Some CPUs use a variety of tricks to make writes to main memory execute in the background, allowing the CPU to continue processing and making a write miss a lot less disastrous in terms of performance than reads. These are discussed below.
There are also some architectures (called multithreaded architectures, note that "thread" in this case doesn't refer to the high level concept of "threads" used in programming languages or to processes on the operating system level, but rather to low-level instruction streams coming either from multiple processes or dynamically extracted from the instruction stream by the scheduler) which don't halt when they have an outstanding memory request. Instead of pausing the CPU until the block is made available in the cache, a multithreaded architecture switches to another instruction stream until that block has been read from memory.
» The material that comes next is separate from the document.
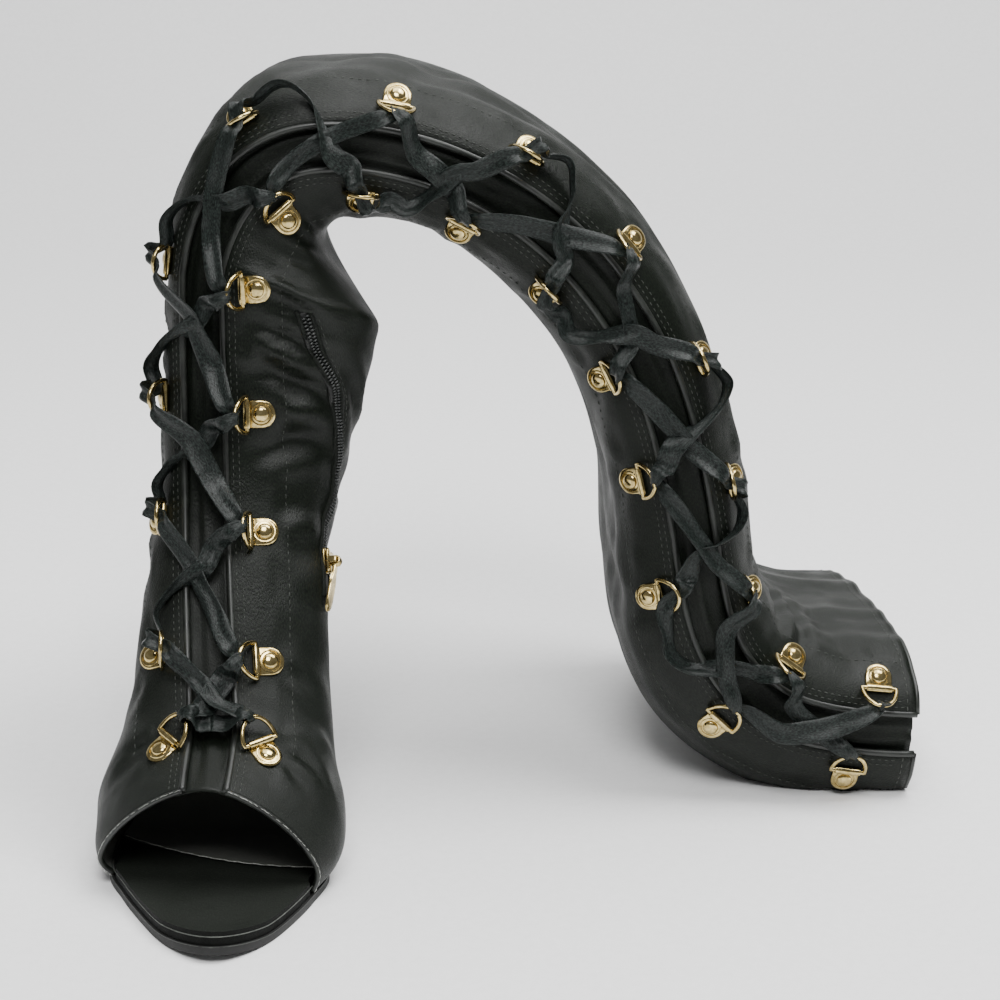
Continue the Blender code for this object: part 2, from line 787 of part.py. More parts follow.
def loop_mesh(finish):
    """A lace loop in its own axes: X away from the laced gap, Y up the leg, Z out of the satin."""
    bend = [math.radians(a) for a in np.linspace(-90, 90, 5)]
    end_x = PLATE_REACH - PLATE_HALF
    outline = [(end_x + PLATE_HALF * math.cos(a), PLATE_HALF * math.sin(a)) for a in bend]
    outline += [(0.0, PLATE_HALF), (0.0, -PLATE_HALF)]
    plate = loft([[(x, y, z) for x, y in outline] for z in (0.0, PLATE)])
    fold_points, fold_faces = rod((0, 0, FOLD), FOLD, PLATE_HALF - 0.4, 6)
    fold = [(-y, x, z) for x, y, z in fold_points], fold_faces
    around = [math.radians(a) for a in np.linspace(0, 360, 7)[:-1]]
    dome = loft(
        [
            [(end_x + r * math.cos(a), r * math.sin(a), z) for a in around]
            for r, z in ((RIVET, PLATE / 2), (RIVET * 0.9, PLATE + 0.8), (RIVET * 0.4, PLATE + 1.7))
        ]
    )
    return joined("lace_loop", [plate, fold, dome, d_ring()], finish)


def build_loops(mesh, tree):
    """Pairs of loops up the laced edges, each set just clear of the satin under its plate.

    It returns each loop's placing by its side and pair.
    """
    placings = {}
    plate_points = [v.co / MM for v in mesh.vertices if v.co.x > -0.5 * FOLD * MM]
    for pair in range(1, RING_PAIRS + 1):
        for side, word in ((-1, "outer"), (1, "inner")):
            low = pair == 1
            distance = (LOW_LOOP_AT if low else LOOP_AT)[word] * side
            ring = pair + (LOW_LOOP_RISE if low else LOOP_RISE)[word] / RING_STEP
            point, round_leg, along, outward = frame_at(ring, distance)
            turn = math.radians(LOW_LOOP_TURN[word] if low else 0.0)
            away = round_leg * side * math.cos(turn) - along * math.sin(turn)
            up = np.cross(outward, away)
            lift = GAP
            for _ in range(60):
                placing = frame_matrix(point + outward * lift, away, up, outward)
                spots = [placing @ (p * MM) / MM for p in plate_points]
                if min(clearance(tree, spot) for spot in spots) >= GAP:
                    break
                lift += 0.1
            place(f"lace_loop_{word}_{pair:02d}", mesh, placing)
            placings[word, pair] = placing
    return placings


# ---------------------------------------------------------------- the lace


def ribbon(middle, outward, halves):
    """A flat ribbon along a line of points, each with its outward direction."""
    way = unit(np.gradient(middle, axis=0))
    aside = unit(np.cross(outward, way)) * np.array(halves)[:, None]
    thick = outward * RIBBON / 2
    rows = [
        np.stack((m - a - t, m + a - t, m + a + t, m - a + t))
        for m, a, t in zip(middle, aside, thick)
    ]
    return loft(rows)


def over_gap(ring, distance, lift):
    """A point over the laced gap and its outward direction."""
    point, _, _, outward = frame_at(ring, distance)
    return point + outward * lift, outward


def loop_end(placing, ring, rise):
    """Where a crossing ends beside the tip of a loop's D, rise up the leg from its middle."""
    tilt = math.radians(LOOP_TILT)
    reach = D_DEPTH * math.cos(tilt) + D_WIRE + LOOP_CLEAR
    _, _, along, ridge_outward = frame_at(ring, 0.0)
    up = math.copysign(rise, rise * np.dot(placing.col[1][:3], along))
    beside = Vector((-reach, up, FOLD + D_DEPTH * math.sin(tilt)))
    outward = unit(np.array(placing.col[2][:3]) + ridge_outward)
    return np.array(placing @ (beside * MM)) / MM, outward


def crossing(ends, pair, side, middle_lift):
    """One ribbon from the loop on one side of a pair up to the other side of the next pair."""
    share = np.array((-0.36, 0.36))
    between = [over_gap(pair + 0.5 + s / 2, s * side * CROSS_REACH, middle_lift) for s in share]
    rows = [ends[0], *between, ends[1]]
    halves = (2.0, 3.1, 3.1, 2.0)
    return ribbon(np.array([row[0] for row in rows]), np.array([row[1] for row in rows]), halves)


def build_lace(loops, finish):
    """The bar across the lowest pair and a crossing over each step of the gap above it."""
    bar = [over_gap(1.0 + BAR_RISE / RING_STEP, x, 3.3) for x in np.linspace(*BAR_ENDS, 5)]
    middle, outward = (np.array([row[i] for row in bar]) for i in range(2))
    add_mesh("lace_bar", *ribbon(middle, outward, (1.9, 2.2, 2.3, 2.2, 1.9)), finish)
    for pair in range(1, RING_PAIRS):
        ribbons = []
        for side, start, stop, lift in ((1, "outer", "inner", 2.9), (-1, "inner", "outer", 3.8)):
            low = loop_end(loops[start, pair], pair, CROSS_START)
            if pair == 1:
                low = over_gap(1.0 + LOW_CROSS_RISE / RING_STEP, -side * CROSS_REACH, CROSS_LIFT)
            high = loop_end(loops[stop, pair + 1], pair + 1, -CROSS_START)
            ribbons.append(crossing((low, high), pair, side, lift))
        name = f"lace_cross_{pair:02d}"
        place(name, joined(name, ribbons, finish), Matrix())


# ---------------------------------------------------------------- the zip


def zip_place(ring):
    """A point of the zip's line on the satin, with its directions: across, up and outward."""
    turn_low, turn, turn_high = smooth(ZIP_LINE, [ring - 0.04, ring, ring + 0.04])[:, 0]
    front, here, behind = half_sections([ring], 1, (turn - 0.01, turn, turn + 0.01))[0]
    low = half_sections([ring - 0.04], 1, (turn_low,))[0, 0]
    high = half_sections([ring + 0.04], 1, (turn_high,))[0, 0]
    up = unit(high - low)
    outward = unit(np.cross(behind - front, up))
    return here, np.cross(up, outward), up, outward


def build_zip_chain(tree, finish):
    """A flat band over the upper, each row raised until it clears the satin all across."""
    rows = []
    for ring in np.linspace(ZIP_FROM, ZIP_TO, 15):
        here, across, _, outward = zip_place(ring)
        line = here + across * np.linspace(-ZIP_HALF, ZIP_HALF, 5)[:, None]
        lift = ZIP_LIFT - min(0.0, *(clearance(tree, spot) for spot in line))
        low, high = line + outward * lift, line + outward * (lift + ZIP_THICK)
        rows.append((low[0], low[-1], high[-1], high[0]))
    strip("zip_chain", rows, finish)


def build_slider(tree, finish):
    """The slider and its bridge, at the chain's lower end. It returns the place of its bar."""
    here, across, up, outward = zip_place(SLIDER_RING)
    body = loft(
        [
            [(-w, y, low), (w, y, low), (w, y, SLIDER_HIGH), (-w, y, SLIDER_HIGH)]
            for y, w, low in ((-4.6, 2.9, 0.5), (-2.0, 3.5, 0.0), (4.4, 4.1, 0.0))
        ]
    )
    posts = [
        block((side * 2.9 - 0.6, side * 2.9 + 0.6), (-1.1, 1.1), (SLIDER_HIGH - 0.6, BAR_HIGH + 0.7))
        for side in (-1, 1)
    ]
    bar = rod((0, 0, BAR_HIGH), BAR_RADIUS, 2.9, 8)
    mesh = joined("zip_slider", [body, *posts, bar], finish)
    lift = GAP
    for _ in range(60):
        placing = frame_matrix(here + outward * lift, across, up, outward)
        if min(clearance(tree, placing @ v.co / MM) for v in mesh.vertices) >= GAP:
            break
        lift += 0.1
    place("zip_slider", mesh, placing)
    return placing @ Matrix.Translation((0, 0, BAR_HIGH * MM))


def build_pull(hinge_placing, tree, finish):
    """The pull tab, its eye round the slider's bar, hanging down against the satin."""
    outer_ring, inner_ring = [], []
    angles = np.linspace(0, 2 * math.pi, 10, endpoint=False)
    for x in (-EYE_HALF, EYE_HALF):
        outer_ring.append([(x, EYE * math.cos(a), EYE * math.sin(a)) for a in angles])
        inner_ring.append([(x, EYE_HOLE * math.cos(a), EYE_HOLE * math.sin(a)) for a in angles])
    rings = [outer_ring[0], outer_ring[1], inner_ring[1], inner_ring[0]]
    points, faces = loft(rings + rings[:1], closed_ends=False)
    total = 4 * len(angles)
    eye = points[:total], [tuple(i % total for i in face) for face in faces]
    tab = loft(
        [
            [(-w, y, -PULL / 2), (w, y, -PULL / 2), (w, y, PULL / 2), (-w, y, PULL / 2)]
            for y, w in ((-1.35, 1.7), (-4.5, 2.3), (-17.0, 3.1), (-19.6, 2.6), (-20.8, 1.2))
        ]
    )
    mesh = joined("zip_pull", [eye, tab], finish)
    hinge = bpy.data.objects.new("zip_pull_hinge", None)
    hinge.empty_display_size = 0.01
    bpy.context.scene.collection.objects.link(hinge)
    down = hinge_placing.to_3x3().inverted() @ Vector((0, 0, -1))
    hang = math.atan2(-down.z, -down.y)
    for _ in range(60):
        placing = hinge_placing @ Matrix.Rotation(hang, 4, "X")
        if min(clearance(tree, placing @ v.co / MM) for v in mesh.vertices) >= 2 * GAP:
            break
        hang += math.radians(-1.0)
    hinge.matrix_world = placing
    pull = place("zip_pull", mesh, hinge.matrix_world)
    pull.parent = hinge
    pull.matrix_parent_inverse = hinge.matrix_world.inverted()


# ---------------------------------------------------------------- the build


def main():
    for old in list(bpy.data.objects):
        bpy.data.objects.remove(old, do_unlink=True)
    satin = material("black_satin", (0.012, 0.013, 0.012), 0.38)
    ribbon_satin = material("ribbon_satin", (0.015, 0.016, 0.016), 0.32)
    sole_board = material("black_sole", (0.010, 0.010, 0.010), 0.6)
    lining = material("lining", (0.02, 0.02, 0.019), 0.8)
    rubber = material("heel_rubber", (0.01, 0.01, 0.01), 0.7)
    coil = material("zip_coil", (0.014, 0.014, 0.014), 0.45)
    gold = material("gold_plate", (0.75, 0.55, 0.22), 0.22, 1.0)

    build_outsole(sole_board)
    build_footbed(satin)
    build_insole(lining)
    build_heel(satin)
    build_heel_tip(rubber)
    upper = build_upper(satin)
    build_tongue(satin)
    tree = evaluated_tree(upper)
    loops = build_loops(loop_mesh(gold), tree)
    build_lace(loops, ribbon_satin)
    build_zip_chain(tree, coil)
    build_pull(build_slider(tree, gold), tree, gold)


main()
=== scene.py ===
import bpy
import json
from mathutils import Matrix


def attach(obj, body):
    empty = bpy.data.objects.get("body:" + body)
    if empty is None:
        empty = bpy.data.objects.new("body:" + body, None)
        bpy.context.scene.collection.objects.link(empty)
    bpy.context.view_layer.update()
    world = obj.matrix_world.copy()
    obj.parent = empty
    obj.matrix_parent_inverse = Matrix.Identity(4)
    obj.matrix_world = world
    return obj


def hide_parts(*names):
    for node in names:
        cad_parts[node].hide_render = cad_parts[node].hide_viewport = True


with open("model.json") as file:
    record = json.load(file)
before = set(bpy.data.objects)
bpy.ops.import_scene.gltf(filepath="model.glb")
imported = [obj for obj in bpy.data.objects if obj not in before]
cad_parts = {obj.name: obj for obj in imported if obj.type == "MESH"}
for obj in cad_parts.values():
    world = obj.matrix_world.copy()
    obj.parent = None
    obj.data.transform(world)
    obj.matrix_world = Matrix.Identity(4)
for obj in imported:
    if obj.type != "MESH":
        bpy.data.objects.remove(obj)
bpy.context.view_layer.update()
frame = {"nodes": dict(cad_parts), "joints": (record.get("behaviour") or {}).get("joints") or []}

# The right boot of a pair in black satin: open toe, laced over the knee through gold loops, its
# slack shaft bent over to the inner side. +X is the inner side, +Y the heel, +Z up. Lengths are
# millimetres unless a name says otherwise, and MM turns them to metres. The tables and curves that
# the solids were made from are repeated here, so that every piece lies where its solid does.
# A ring is a place along the leg, counted in lace loops from the lowest pair, which is 1.

import json
import math

import bmesh
import bpy
import numpy as np
from mathutils import Matrix, Vector, noise
from mathutils.bvhtree import BVHTree

MM = 0.001
BODY, PULL_BODY = "boot", "zip_pull"
SIDES = ((-1, "outer"), (1, "inner"))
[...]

The performance on an individual code stream for multithreaded architectures is no better than that for normal architectures, but the overall throughput should be higher because "dead cycles" lost to memory access no longer exist and can be used by other instruction streams. MTAs have their own problems and are not covered in CMSC411.
A better answer to the question of how much it hurts us is, "A lot." That's why we needed caches in the first place.